Deep dives are not uncommon and might include a visit to the intentionally scuttled Jado Trader on the more populated south side of the island. Our night dive unveiled some unusual creatures rarely seen during the day and a few never seen before by our group. We agreed it was our best night dive experience anywhere.
On the heels of Hurricane Matthew, water clarity was spotty at times and the scourge of ocean debris raised its ugly head. It is a heartbreaking reality for many of the world’s top island diving destinations. Floating trash sometimes peppered the water’s surface and its presence posed a distraction at times.

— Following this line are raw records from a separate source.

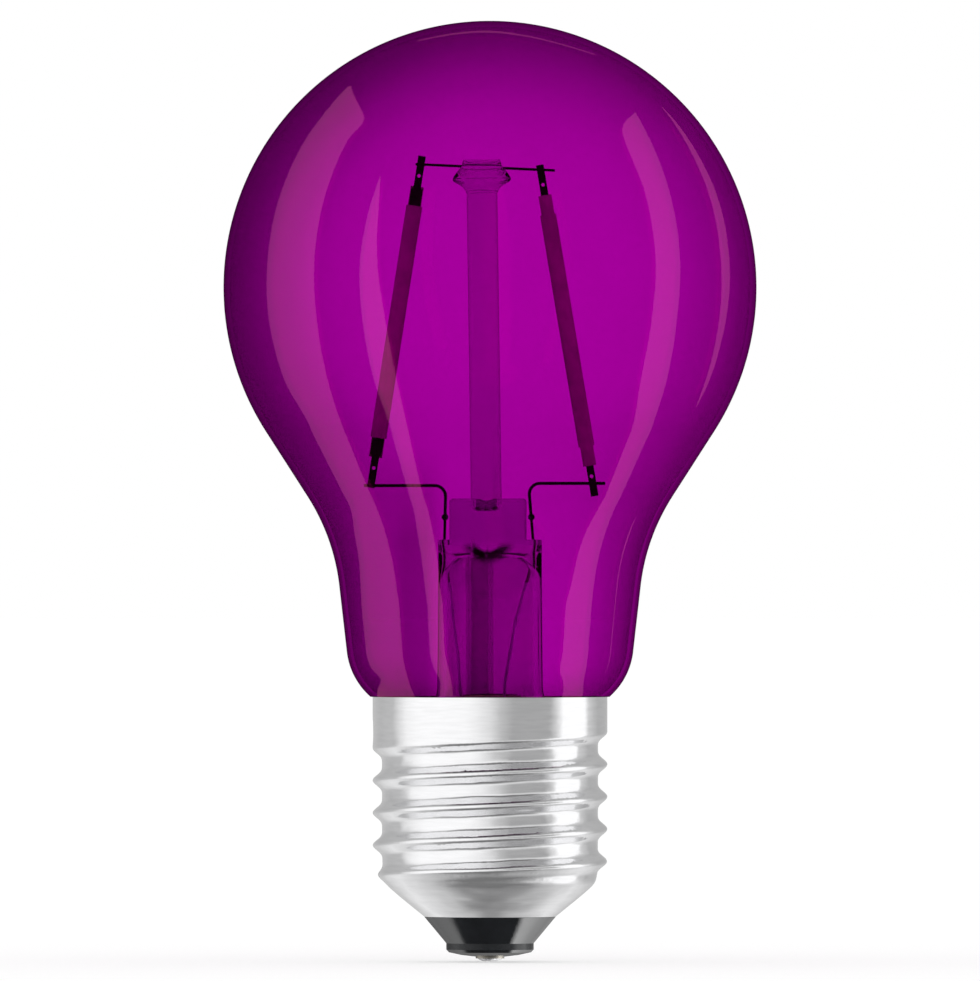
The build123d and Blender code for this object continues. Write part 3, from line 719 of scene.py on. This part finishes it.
# Patches and grains count in each metre, and the grain's depth is in metres
FINISHES = {
    "lead_metal": dict(colours=((0.10, 0.08, 0.14), (0.17, 0.13, 0.22)), roughness=(0.25, 0.45), patch=400,
                       grain=2500, depth=0.00001, metallic=1.0, stretch=(1, 1, 0.3)),
    "seal_copper": dict(colours=((0.10, 0.05, 0.08), (0.18, 0.08, 0.10)), roughness=(0.3, 0.5), patch=400,
                        grain=2500, depth=0.00001, metallic=1.0, stretch=(1, 1, 0.3)),
    "strip_ceramic": dict(colours=((0.72, 0.72, 0.70), (0.82, 0.82, 0.80)), roughness=(0.45, 0.65),
                          patch=500, grain=5000, depth=0.00001),
    "diode": dict(colours=((0.06, 0.08, 0.18), (0.14, 0.15, 0.24)), roughness=(0.15, 0.3), patch=900,
                  grain=4000, depth=0.000005),
    "phosphor": dict(colours=((0.40, 0.25, 0.28), (0.50, 0.33, 0.35)), roughness=(0.35, 0.6), patch=500,
                     grain=3500, depth=0.00004),
    "terminal_metal": dict(colours=((0.18, 0.16, 0.22), (0.30, 0.27, 0.34)), roughness=(0.25, 0.45),
                           patch=600, grain=3000, depth=0.00001, metallic=1.0),
    "insulator_glass": dict(colours=((0.012, 0.014, 0.017), (0.020, 0.023, 0.027)), roughness=(0.06, 0.14),
                            patch=250, grain=600, depth=0.00002, IOR=1.75),
    "contact_brass": dict(colours=((0.62, 0.58, 0.50), (0.74, 0.70, 0.62)), roughness=(0.2, 0.4), patch=700,
                          grain=4000, depth=0.00001, metallic=1.0),
    "solder": dict(colours=((0.62, 0.62, 0.64), (0.80, 0.80, 0.81)), roughness=(0.2, 0.45), patch=900,
                   grain=1400, depth=0.00008, metallic=1.0),
    "cement": dict(colours=((0.52, 0.46, 0.38), (0.66, 0.61, 0.53)), roughness=(0.8, 0.95), patch=300,
                   grain=2500, depth=0.0001),
    "board": dict(colours=((0.03, 0.15, 0.06), (0.06, 0.23, 0.09)), roughness=(0.3, 0.5), patch=150,
                  grain=1800, depth=0.00003),
    "black_moulding": dict(colours=((0.015, 0.015, 0.016), (0.035, 0.035, 0.036)), roughness=(0.45, 0.65),
                           patch=800, grain=4500, depth=0.00002),
    "capacitor_sleeve": dict(colours=((0.015, 0.015, 0.04), (0.03, 0.03, 0.06)), roughness=(0.25, 0.4),
                             patch=300, grain=2500, depth=0.00001),
    "resistor_body": dict(colours=((0.34, 0.45, 0.40), (0.44, 0.55, 0.49)), roughness=(0.4, 0.6), patch=500,
                          grain=2500, depth=0.00003),
    "outer_lead_metal": dict(colours=((0.50, 0.34, 0.58), (0.72, 0.50, 0.80)), roughness=(0.25, 0.45),
                             patch=400, grain=2500, depth=0.00001, metallic=1.0, stretch=(1, 1, 0.3)),
}

materials = {name: worked(name, **finish) for name, finish in FINISHES.items()}
materials["tinted_glass"] = tinted_glass()
materials["stem_glass"] = stem_glass("stem_glass", STEM_TONES, STEM_HOLE)
materials["cap_metal"] = cap_metal()
for node in nodes.values():
    for slot in node.material_slots:
        slot.material = materials[slot.material.name.split(".")[0]]
nodes["stem_post"].material_slots[0].material = stem_glass("post_glass", POST_TONES)
nodes["exhaust_tube"].material_slots[0].material = stem_glass("tube_glass", TUBE_TONES)
for name in ("outer_lead_left", "outer_lead_right"):
    nodes[name].material_slots[0].material = materials["outer_lead_metal"]

glass = bulb_glass(materials["tinted_glass"], clear_glass())
glassware = group("glassware", [glass])
metalwork = group("metalwork", [nodes["screw_shell"]])
cap_end = group("cap_end", [nodes[name] for name in ("insulator", "centre_contact", "contact_solder")])

studio_world()
studio_floor()
for name, rows in BANDS.items():
    light_band(name, [(slope, left, slope, right) for slope, left, right in rows], band_radiance, glassware)
light_band("top_arc", TOP_ARC, arc_radiance, glassware)
surround("cap_surround", CAP_SURROUND, metalwork)
surround("end_surround", END_SURROUND, cap_end)

camera = bpy.data.cameras.new("photo_view")
camera.lens = camera.sensor_width * view_distance / view_width
camera.clip_start = 0.1
camera.clip_end = 100
viewer = placed("photo_view", camera)
viewer.location = (0, -view_distance, view_height)
viewer.rotation_euler = (pi / 2, 0, 0)

scene = bpy.context.scene
scene.camera = viewer
scene.view_settings.view_transform = "Standard"
scene.cycles.max_bounces = 24
scene.cycles.transmission_bounces = 24
scene.cycles.transparent_max_bounces = 32
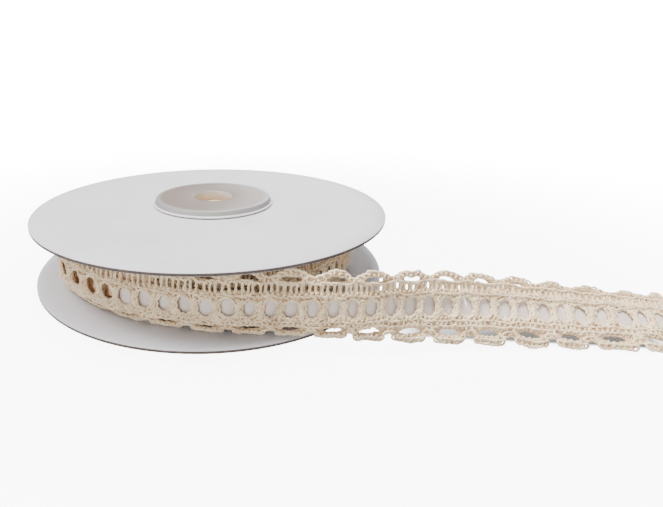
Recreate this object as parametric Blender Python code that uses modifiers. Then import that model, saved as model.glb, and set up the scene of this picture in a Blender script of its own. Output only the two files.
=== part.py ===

The owners and staff are friendly and enjoy doting on guests. Boat crew were right there to help you into and out of the water. They handled tank swaps and gear set-ups. Lunch was served on the boat between two morning dives and an afternoon dive. Food service and bar personnel were great.
If you are looking to get away from all-inclusive dive destinations with marginal buffet food and throngs of divers on cramped boats, give George and Ginger your serious consideration. When we are ready to get away again, we will be returning to our new friend’s place, G & G’s Clearwater Paradise Resort!
Check out our video of diving at Clearwater Paradise Resort on YouTube.
* Lesser traveled, remote and secluded are big terms to experienced travelers and are words thrown around by writers without much regard, so check out Clearwater Paradise Resort on Google Earth and judge for yourself... Lesser traveled, remote, and secluded indeed! It was seldom we encountered another dive boat, or any boat for that matter. Planes flying overhead? Not a single one all week. The underwater din of boat motors was conspicuously absent.
This review is solely the opinion of ATA/BAR DIVERS as a product consumer and is provided without compensation, affiliation or consideration of any kind.